Six annotated takeaways from the UN’s new climate report
Tuesday’s UN report reads like, well, a UN report. To tease out the lessons of this key passage on housing, I’ll try to translate the implications into slightly plainer English.
Housing demand tends to increase with a growing income, but varies widely across similar GDP/capita levels, from 34 m2 per person in the United Kingdom to 68 m2 in the United States. Such demand is influenced by tradition, planning rules, tax laws and available space.
Individuals will always have preferences, often for more space. But as a society, we get to choose which options to subsidize and which to ban—and those decisions shape individual choices a lot. Whatever we build today will probably shape culture and behavior for decades.
Multifamily and urban residences tend to be smaller than single family, suburban and rural residences.
The UN says we need to a shift to smaller homes. But why do they have to be attached? What’s stopping you from living in a tiny house with a big yard?
Money. The problem with this plan is that you would need to pay for the land, too—and the price of the land beneath your tiny house is determined by the price of the big house you don’t want. (Because someone who prefers a big house will be bidding against you.) But there’s a simple answer: in places where land is scarce, small homes need to be able to team up. That’s how we invented apartment buildings—and, therefore, cities.
In most countries, the trend is shifting towards a smaller household size, which is leading to an increase in required space as facilities are shared between fewer people.

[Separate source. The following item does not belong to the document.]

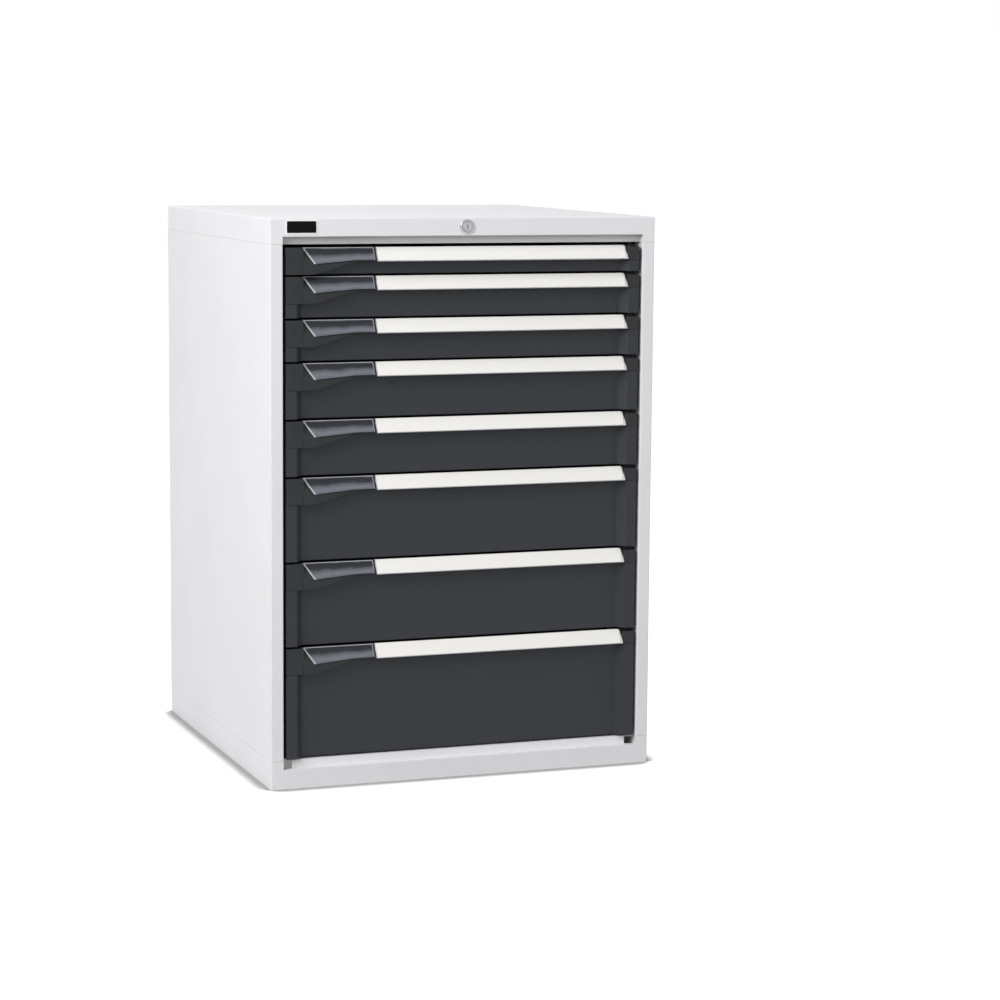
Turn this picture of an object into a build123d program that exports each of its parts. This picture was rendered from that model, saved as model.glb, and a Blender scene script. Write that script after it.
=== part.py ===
from build123d import *
from math import atan2, cos, degrees, sin
import os

# Cabinet outside sizes, in millimetres. X runs to the right, Y into the cabinet and Z up.
# The origin is on the floor, below the centre of the cabinet with its handles.
cabinet_width = 717.0
cabinet_depth = 725.0
front_proud = 4.0
drawer_heights = (50.0, 75.0, 75.0, 100.0, 100.0, 150.0, 150.0, 200.0)
base_height = 50.0
head_height = 50.0

# Folded steel housing
sheet = 1.5
post_width = 23.0
post_depth = 40.0
cap_height = 45.0
top_rail_height = 31.5
base_rail_height = 35.0
rail_recess = 12.0
rail_flange = 20.0
base_flange = 30.0
base_notch_width = 18.0
base_notch_depth = 20.0
panel_flange = 20.0
panel_flange_start = 70.0
fold_gap = 0.5
fold_radius = 2.0

# Bolts that join the side panels to the base and to the cap
bolt_radius = 3.0
bolt_hole_radius = 3.3
bolt_head_radius = 5.0
bolt_head_height = 3.0
nut_height = 4.0
nut_bore_clearance = 0.05
bolts_per_flange = 3
bolt_end_margin = 80.0

# Uprights that carry the runners
upright_width = 40.0
upright_depth = 22.0
upright_front = 60.0
upright_rear = 600.0
slot_pitch = 25.0
slot_width = 6.0
slot_height = 12.0

# Telescopic slides: a cabinet runner, a middle member with rollers, a channel on the tray
runner_start = 50.0
runner_length = 600.0
runner_depth = 11.0
runner_sheet = 1.2
runner_cavity = 14.0
runner_gap = 1.5
runner_centre = 22.0
member_thickness = 3.0
member_height = 24.0
roller_clearance = 0.3
roller_spacing = 240.0
roller_end_margin = 10.0
roller_pin_radius = 2.5
roller_pin_play = 0.05
roller_head_radius = 4.0
roller_head_height = 0.6

# Drawer tray and front
tray_depth = 612.0
tray_sheet = 1.0
tray_floor_clearance = 6.0
tray_top_clearance = 9.0
front_sheet = 1.2
front_top_gap = 0.5
front_gap = 3.5
front_side_gap = 5.5
front_recess = 17.0
strip_setback = 2.0
strip_width = 19.5
slope_width = 12.5
front_hem = 10.0

# Handle rail, label and the moulded caps at its ends
handle_height = 24.0
handle_radius = 90.0
handle_sheet = 1.8
handle_flange = 14.0
handle_end_gap = 1.5
label_thickness = 0.8
label_margin = 0.03
label_end_gap = 2.0
grip_cap_width = 164.5
cap_setback = 1.0
cap_wall = 2.2
cap_rise_start = 51.5
cap_rise_end = 126.0
cap_rise_soft = 9.0
right_cap_width = 22.0
right_cap_drop = 2.5
cap_chamfer = 1.5
strip_handle_gap = 1.5

# Thumb catch in the left cap, seen as a slanted plate
catch_left = 31.5
catch_right_gap = 3.5
catch_height = 28.0
catch_end_height = 22.0
catch_top_depth = 11.0
catch_foot = 50.0
catch_step = 125.0
catch_thickness = 2.5
catch_clearance = 0.3
catch_pin_radius = 1.0
catch_pin_play = 0.05
catch_pin_length = 2.5

# Central lock in the top rail
lock_height = 15.5
lock_rim_radius = 13.0
lock_rim_height = 2.5
lock_body_radius = 9.0
lock_hole_clearance = 0.2
plug_radius = 7.5
plug_clearance = 0.05
plug_proud = 1.0
lock_body_length = 32.0
keyhole_width = 1.8
keyhole_height = 8.0
keyhole_depth = 5.0
cam_thickness = 2.0
cam_width = 12.0
cam_pin_radius = 2.5
cam_throw = 12.0
cam_play = 0.3
cam_pin_proud = 1.5
lock_bar_sheet = 2.0
lock_bar_width = 16.0
lock_bar_play = 0.3
lock_arm_height = 20.0
lock_arm_end = 24.0
lock_slot_clearance = 3.2

# Blank name plate on the top rail
plate_width = 56.0
plate_height = 23.5
plate_thickness = 1.0
plate_corner = 3.0
plate_rim = 1.6
plate_field_depth = 0.4
plate_inset = 28.5
plate_drop = 3.2

# Places that several pieces share
half_width = cabinet_width / 2
front_y = -cabinet_depth / 2 + front_proud
back_y = cabinet_depth / 2
drawers_top = base_height + sum(drawer_heights)
cabinet_height = drawers_top + head_height
cap_bottom = cabinet_height - cap_height
rail_bottom = cabinet_height - top_rail_height
opening_half = half_width - post_width
panel_inside = half_width - sheet
post_back = front_y + post_depth
flange_length = back_y - sheet - panel_flange - front_y - panel_flange_start
flange_middle_y = front_y + panel_flange_start + flange_length / 2
flange_middle_x = panel_inside - panel_flange / 2
bolt_pitch = (flange_length - 2 * bolt_end_margin) / (bolts_per_flange - 1)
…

In 1959, when Portland banned duplexes, triplexes, quads and small apartment buildings from its low-density neighborhoods, the average US household had about 32 percent more people. (Canadian households are a little larger but have been shrinking faster.)
Meanwhile, the average size of a new detached home in the US has nearly doubled, from 1,300 to 2,485 square feet.

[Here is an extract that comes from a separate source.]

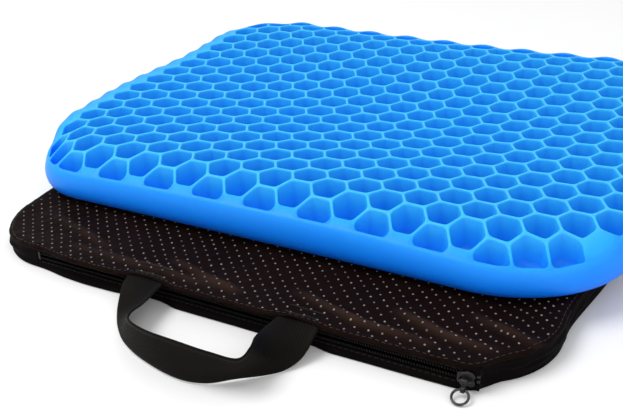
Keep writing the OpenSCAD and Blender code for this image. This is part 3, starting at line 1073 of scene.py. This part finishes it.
def add_eye(points, faces, centre, length, outer, bore, sides=22):
    """Adds a short rounded tube with a bore, lying along X."""
    bevel = 0.18 * MM
    profile = [(-length / 2, bore + bevel), (-length / 2, outer - bevel),
               (-length / 2 + bevel, outer), (length / 2 - bevel, outer),
               (length / 2, outer - bevel), (length / 2, bore + bevel),
               (length / 2 - bevel, bore), (-length / 2 + bevel, bore)]
    rings = []
    for k in range(sides):
        a = 2 * math.pi * k / sides
        rings.append([centre + Vector((along, r * math.cos(a), r * math.sin(a)))
                      for along, r in profile])
    add_rings(points, faces, rings, True)


def pull_tab():
    """A stamped tab: an eye round the bar, a tapered web, and an eye for the ring."""
    bar, ring = joint_at("tab_swing"), joint_at("ring_swing")
    points, faces = [], []
    add_eye(points, faces, bar, 3.4 * MM, 1.6 * MM, 1.0 * MM)
    add_eye(points, faces, ring, 2.0 * MM, 1.75 * MM, 1.15 * MM)
    along = (ring - bar).normalized()
    through = along.cross(Vector((1, 0, 0)))
    rings = []
    for t, half, thick in ((1.25, 1.45, 0.42), (1.6, 1.2, 0.5), (2.1, 1.0, 0.5), (2.6, 0.95, 0.42)):
        middle = bar + along * t * MM
        rings.append([middle + Vector((half * u * MM, 0, 0)) + through * thick * v * MM
                      for u, v in ((-1, -0.5), (-0.8, -1), (0.8, -1), (1, -0.5),
                                   (1, 0.5), (0.8, 1), (-0.8, 1), (-1, 0.5))])
    add_rings(points, faces, rings)
    tab = make_object("pull_tab_stamped", points, faces, PAINT, False)
    smooth_by_angle(tab)
    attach(tab, "tab")
    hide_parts("pull_tab")


def pull_ring():
    """A wire ring hung in the tab, its ends butted together at one side."""
    hinge = joint_at("ring_swing")
    low, high, _ = node_box("pull_ring")
    wire = 0.65 * MM
    radius = (high.x - low.x) / 2 - wire
    slope = math.asin((hinge.z - low.z - wire) / (2 * radius))
    away = Vector((0, -math.cos(slope), -math.sin(slope)))
    centre = hinge + away * radius
    path, radii = [], []
    for k in range(72):
        a = 2 * math.pi * k / 72
        path.append(centre + radius * (math.cos(a) * Vector((1, 0, 0)) + math.sin(a) * away))
        radii.append(wire * (0.8 if k == 9 else 1))
    points, faces = [], []
    add_tube(points, faces, path, radii, 14, True)
    ring = make_object("pull_ring_wire", points, faces, STEEL)
    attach(ring, "ring")
    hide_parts("pull_ring")


# ---------------------------------------------------------------- handle

HANDLE_X = sum(ROOTS) / 2
HANDLE_Y = -148.6 * MM                         # where the webbing leaves the seam
WEBBING_HALF = 12.5 * MM
WEBBING_THICK = 1.6 * MM
TWILL = 2.2 * MM                               # from rib to rib, along the strap
TWILL_RELIEF = 0.27                            # height of the ribs, in millimetres
ROUTE = [                                      # inner edge, outer edge: right, ahead, up, in mm
    ((-36.5, -2.6, 13), (-61.5, -2.6, 13)),
    ((-36.5, 0, 13), (-61.5, 0, 13)),
    ((-36, 8, 13.4), (-61, 7, 11.2)),
    ((-35, 16, 14), (-58.5, 14, 6.5)),
    ((-34, 25, 15), (-54.5, 21.5, 2.5)),
    ((-31, 36, 19), (-46.5, 31, 1)),
    ((-24, 46, 22.5), (-34.5, 40.5, 0.8)),
    ((-9, 51.5, 24.5), (-17, 48, 0.6)),
    ((10, 53, 25), (6.5, 52.5, 0.4)),
    ((29, 53, 24.5), (22.5, 50, 0.5)),
    ((43.5, 50, 22.5), (35, 41, 1.2)),
    ((45, 40, 22), (46.5, 32, 1.5)),
    ((41.5, 29.5, 20), (54, 24, 2)),
    ((38.5, 19.5, 17), (59, 16, 4.5)),
    ((37, 9.5, 14.4), (61, 8, 9.5)),
    ((36.5, 0, 13), (61.5, 0, 13)),
    ((36.5, -2.6, 13), (61.5, -2.6, 13)),
]


def route_edges(s):
    """The webbing's inner and outer edges, s rows along the route, in the row frame."""
    rows = np.array(ROUTE, float) * MM
    i = min(int(s), len(rows) - 2)
    t = s - i
    a, b, c, d = (rows[min(max(k, 0), len(rows) - 1)] for k in (i - 1, i, i + 1, i + 2))
    at = b + (c - a) * t / 2 + (2 * a - 5 * b + 4 * c - d) * t ** 2 / 2 \
        + (3 * b - a - 3 * c + d) * t ** 3 / 2
    return np.column_stack((HANDLE_X + at[:, 0], HANDLE_Y - at[:, 1], at[:, 2]))


def handle():
    """The webbing strap, swept along its route, with twill ribs and firmer edges."""
    coarse = np.arange(0, len(ROUTE) - 1 + 1e-9, 0.05)
    edges = np.array([route_edges(s) for s in coarse])
    middle = edges.mean(axis=1)
    along = distances(middle)
    places = np.arange(0, along[-1], 0.55 * MM)

    def even(values):
        return np.column_stack([np.interp(places, along, values[:, k]) for k in range(3)])

    def side_points(at, side, normal, place, lean):
        rib = np.sin(2 * math.pi * (place + lean * columns * WEBBING_HALF) / TWILL)
        height = half + (TWILL_RELIEF * rib * flat + 0.12 * selvedge - 0.16) * MM
        return [at + side * c * WEBBING_HALF + lean * normal * h for c, h in zip(columns, height)]

    middle, inner, outer = even(middle), even(edges[:, 0]), even(edges[:, 1])
    across = unit(inner - outer)
    through = unit(np.cross(across, np.gradient(middle, axis=0)))
    columns = np.linspace(-1, 1, 47)
    reach = np.abs(columns) * WEBBING_HALF
    selvedge = np.exp(-((reach - 11.2 * MM) / (0.9 * MM)) ** 2)
    half = WEBBING_THICK / 2 * np.sqrt(np.clip((WEBBING_HALF - reach) / (0.8 * MM), 0.04, 1))
    flat = np.clip((WEBBING_HALF - reach - 2 * MM) / (1.2 * MM), 0, 1)
    rings = []
    for row in zip(middle, across, through, places):
        rings.append(side_points(*row, 1) + side_points(*row, -1)[::-1])
    points, faces = [], []
    add_rings(points, faces, rings)
    strap = make_object("handle_strap", points, faces, WEBBING)
    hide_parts("handle_webbing")
    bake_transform(strap)


def bartacks():
    """Two bars of dense zigzag stitching over each sewn end of the handle."""
    low, high, _ = node_box("handle_stitching")
    thread = 0.2 * MM
    points, faces = [], []
    for root in ROOTS:
        for y in (low.y + 0.7 * MM, high.y - 0.7 * MM):
            count = 46
            path = []
            for k in range(count + 1):
                x = root - 10 * MM + 20 * MM * k / count
                at_y = y + (0.6 if k % 2 else -0.6) * MM
                inset = at_y + COVER_HALF.y
                height = float(panel_top(np.array(x), np.array(at_y), np.array(inset)))
                path.append((x, at_y, height + 0.12 * MM))
            add_tube(points, faces, path, [thread] * len(path), 6)
    tacks = make_object("bartacks", points, faces, THREAD)
    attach(tacks, "cover")
    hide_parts("handle_stitching")


def dress(node, material):
    """Gives a CAD node that keeps its shape its own material."""
    for slot in bpy.data.objects[node].material_slots:
        slot.material = material


# ---------------------------------------------------------------- stage

def camera():
    """The camera, placed by where it stands and where it looks."""
    data = bpy.data.cameras.new("camera")
    data.lens = 51.16
    data.sensor_width = 36
    data.clip_start, data.clip_end = 0.01, 20
    obj = bpy.data.objects.new("camera", data)
    azimuth, elevation, roll = (math.radians(a) for a in (-29.02, 28.35, -2.51))
    ahead = Vector((math.sin(azimuth) * math.cos(elevation),
                    math.cos(azimuth) * math.cos(elevation), -math.sin(elevation)))
    level = Vector((math.cos(azimuth), -math.sin(azimuth), 0))
    up = level.cross(ahead)
    right = math.cos(roll) * level + math.sin(roll) * up
    upright = math.cos(roll) * up - math.sin(roll) * level
    obj.matrix_world = Matrix.Translation((0.2378, -0.4734, 0.2823)) @ Matrix(
        (right, upright, -ahead)).transposed().to_4x4()
    bpy.context.scene.collection.objects.link(obj)
    bpy.context.scene.camera = obj


def area_light(name, place, aim, size, power):
    """A round soft light that faces its aim."""
    data = bpy.data.lights.new(name, "AREA")
    data.shape = "DISK"
    data.size = size
    data.energy = power
    obj = bpy.data.objects.new(name, data)
    obj.location = place
    obj.rotation_euler = (Vector(aim) - Vector(place)).to_track_quat("-Z", "Y").to_euler()
    bpy.context.scene.collection.objects.link(obj)


def studio():
    """A pale floor, an even white surround and soft lights."""
    s = Shader("studio_floor", Roughness=0.9)
    s.colour(s.ramp(s.noise(s.place(), 3), [(0.0, (0.86, 0.86, 0.86)), (1.0, (0.9, 0.9, 0.9))]))
    half = 6.0
    floor = make_object("studio_floor", [(-half, -half, 0), (half, -half, 0), (half, half, 0),
                                         (-half, half, 0)], [(0, 1, 2, 3)], s.material)
    floor.location.z = -0.0004
    world = bpy.data.worlds.new("studio")
    world.use_nodes = True
    world.node_tree.nodes["Background"].inputs["Color"].default_value = (1, 1, 1, 1)
    world.node_tree.nodes["Background"].inputs["Strength"].default_value = 0.75
    bpy.context.scene.world = world
    area_light("key", (-0.7, -0.5, 1.5), (0, 0.05, 0), 1.0, 16)
    area_light("fill", (1.2, -1.0, 1.0), (0, 0, 0), 1.4, 6)
    bpy.context.scene.view_settings.view_transform = "Standard"


camera()
studio()
gel_pad()
bottom_panel()
side_band(zip_band("zip_band_lower_cloth", "zip_band_lower", LOWER_LIP, BAND_LOW.z, 0.28)
          + zip_band("zip_band_upper_cloth", "zip_band_upper", UPPER_LIP, BAND_HIGH.z, 0.28))
top_panel()
zip_coil("zip_coil_lower", "zipper_teeth_lower", 0)
zip_coil("zip_coil_upper", "zipper_teeth_upper", math.pi)
slider()
pull_tab()
pull_ring()
handle()
bartacks()
for tape_node in ("zipper_tape_upper", "zipper_tape_lower"):
    dress(tape_node, TAPE)
for stop_node in ("zipper_top_stops", "zipper_bottom_stop"):
    dress(stop_node, PAINT)
for end_node in ("handle_end_left", "handle_end_right"):
    dress(end_node, WEBBING)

Simply put, all those empty rooms are a major waste—of wood and metal, of gas and electricity, and of urban space that could be shared in any of a thousand ways instead of sitting, private but unused, for much of every day and every night.
This is absolutely fascinating. People apparently spend most of their time in common areas/kitchens nowadays. via https://t.co/5HbkzjMUkW pic.twitter.com/hJyHDPoeZD
— Vijay Pandurangan (@vijayp) November 3, 2018
Several studies show that future floor area demand is a crucial variable for GHG emissions and that more intensive use can result in significant reductions of both material and energy related emissions (Serrenho et al. 2019; Cao et al. 2018; Pauliuk et al. 2013).

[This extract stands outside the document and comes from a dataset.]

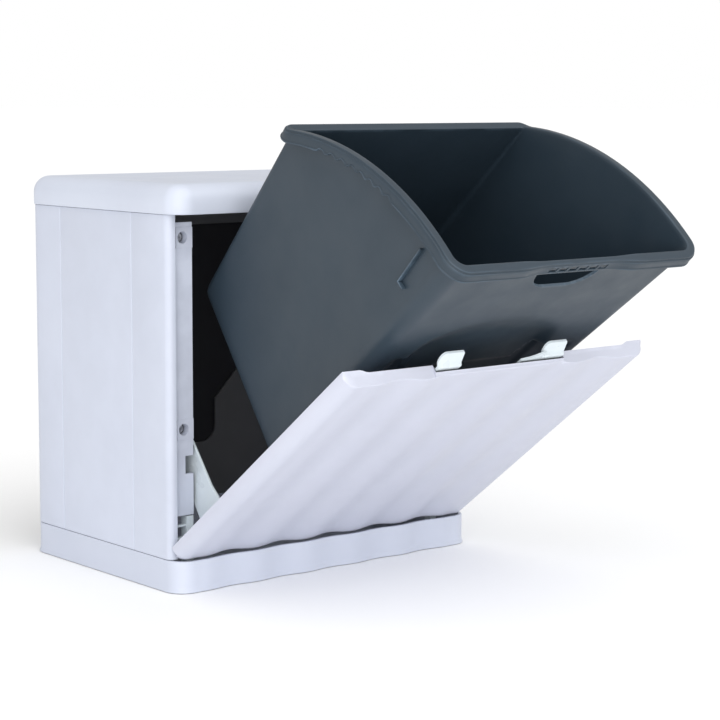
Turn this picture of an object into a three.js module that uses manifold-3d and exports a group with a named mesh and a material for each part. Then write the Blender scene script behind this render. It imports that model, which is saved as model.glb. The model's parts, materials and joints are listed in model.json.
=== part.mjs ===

There’s a reason “reduce” comes first in “reduce, reuse, recycle.” In the housing world, reducing doesn’t have to be bad. It just means living smaller, living closer, living in community.
These lifestyles should at least be an option, but our local laws ban them—sometimes by racist, classist edict and sometimes by a thousand cuts.
Policies that support homeownership may have the undesirable effect of subsidizing large residences through tax breaks and other measures.
Americans (and Oregonians, at the state level) should end the mortgage interest deduction, which mostly subsidizes wealthy people’s decision to own large homes while having no measurable effect on homeownership. There are a million better ways to spend this money.
There is a wide variation in building lifetimes, from less than 25 years in some East Asian countries to more than 100 years in Europe. Extending building lifetimes can therefore have widely different effect. In China, extending the lifespan of buildings to 50 years could reduce CO2 emissions by 400 Mt per year or about 20 per cent of construction-related emissions (Cai et al. 2015). In Europe, new buildings have lower energy use due to improvements in building standards and technology, with lifetime extensions resulting in higher total emissions compared with replacement buildings, unless the building are retrofit to a high energy standard (Serrenho et al. 2019).
Some would-be climate hawks are uneasy about new development because the loss of the old building is seen as a waste. That’s a reasonable concern, but (as confirmed by Serrenho’s study, published in May and cited above) running the numbers tells the other story. In the rich world, where most buildings already last for many decades, further extending the life of old buildings tends to boost emissions, because the overwhelming majority of a home’s lifetime energy use goes toward heating and cooling it, not building it. And newly built homes are far more energy-efficient.
Our leaders need to act
As the generation of humans who stand to witness catastrophic climate change comes of age, policymakers at every level feel moral and electoral pressure to act on climate change.
“Climate activists are not ‘passionate,'” the young climate justice writer Mary Heglar wrote Tuesday. “We are scared for our lives. There’s a world of difference between those two things.”
The website summarizing Tuesday’s UN report hammers that urgency home with a series of charts:
This month, I teamed up with Sara Wright of the Oregon Environmental Council to co-write an op-ed in The Oregonian about the need for cities to allow greener zoning. Amid all our anxiety and anger about climate change, we argued, it can be easy to forget that for many of us, the solutions we need are also the solutions we want.
We just need to give ourselves permission to live in greener ways.
Our last paragraph came mostly from Sara:
“We can change our cities now, with thoughtful reforms that help people in our community live the way they already want. Or we will all be forced to change our lives later, in haste.”